About ADHD

What is Adult ADHD?

The main symptoms of Attention-Deficit/Hyperactivity Disorder (ADHD) are inattention (severe distractibility, forgetfulness, and disorganization), impulsivity (reckless behavior or carelessness), and hyperactivity (extreme restlessness and feeling "on the go").  Another way to think about ADHD is that it represents longstanding difficulties with organizing and carrying out actions across time, particularly when there is no immediate reward for doing so.

Originally thought to affect only children, we now know that the symptoms of ADHD persist and cause problems for many adolescents and adults. ADHD can interfere with performance at school, at work, and in relationships, and can lead to feelings of low self-esteem, as well as depression and/or anxiety.

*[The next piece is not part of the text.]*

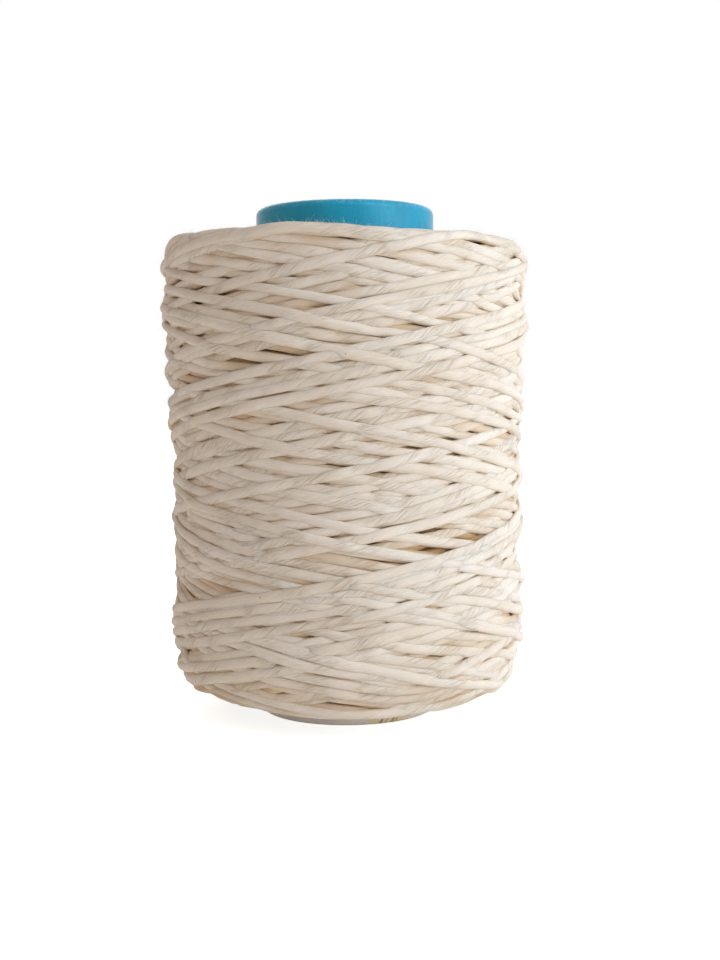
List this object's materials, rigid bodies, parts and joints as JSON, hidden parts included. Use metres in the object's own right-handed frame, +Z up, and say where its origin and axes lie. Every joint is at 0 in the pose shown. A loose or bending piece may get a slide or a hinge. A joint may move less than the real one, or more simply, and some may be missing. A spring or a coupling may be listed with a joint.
{
  "type": "wound string spool",
  "caption": "Straight paper tube with a blue rounded end, cross wound with thick soft single-strand cotton string.",
  "frame": {"origin": "centre of the tube's cut base end, on the surface it stands on", "axes": "+Z up the tube's axis, towards the blue rounded end"},
  "size_m": [0.122, 0.122, 0.17],
  "materials": {
    "tube_board": "matte",
    "kraft_paper": "matte",
    "printed_paper": "matte",
    "blue_paper": "satin",
    "cotton_string": "matte, undyed, low twist"
  },
  "bodies": {
    "root": {"tube_board": "tube_board", "tube_liner": "kraft_paper", "tube_outer_ply": "printed_paper", "blue_end_wrap": "blue_paper", "string_winding": "cotton_string"}
  },
  "joints": []
}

Many individuals with symptoms of ADHD are not diagnosed until they are older, retrospectively noting that they were able to do enough to "get by" or in ways that were unsustainable in adulthood. In addition to wanting treatment for their symptoms, these adolescents and adults also need help developing new coping strategies for facing life's demands, made more difficult by ADHD.

What Causes ADHD?

ADHD is primarily a neurobiological disorder with a strong hereditary component. It is currently conceptualized as a developmental disorder affecting the prefrontal cortex of the brain, which controls "executive functions" and other self-regulatory processes—cognitive abilities that allow people to control and orchestrate their thoughts and actions. In persons with ADHD, this area of the brain operates less efficiently than it could. These neurobiological factors most certainly interact with environmental factors to affect the expression of symptoms and difficulties. From a causal standpoint, however, environmental factors alone (e.g., parenting, diet, technology use) have not been found to have any notable association with the development of ADHD.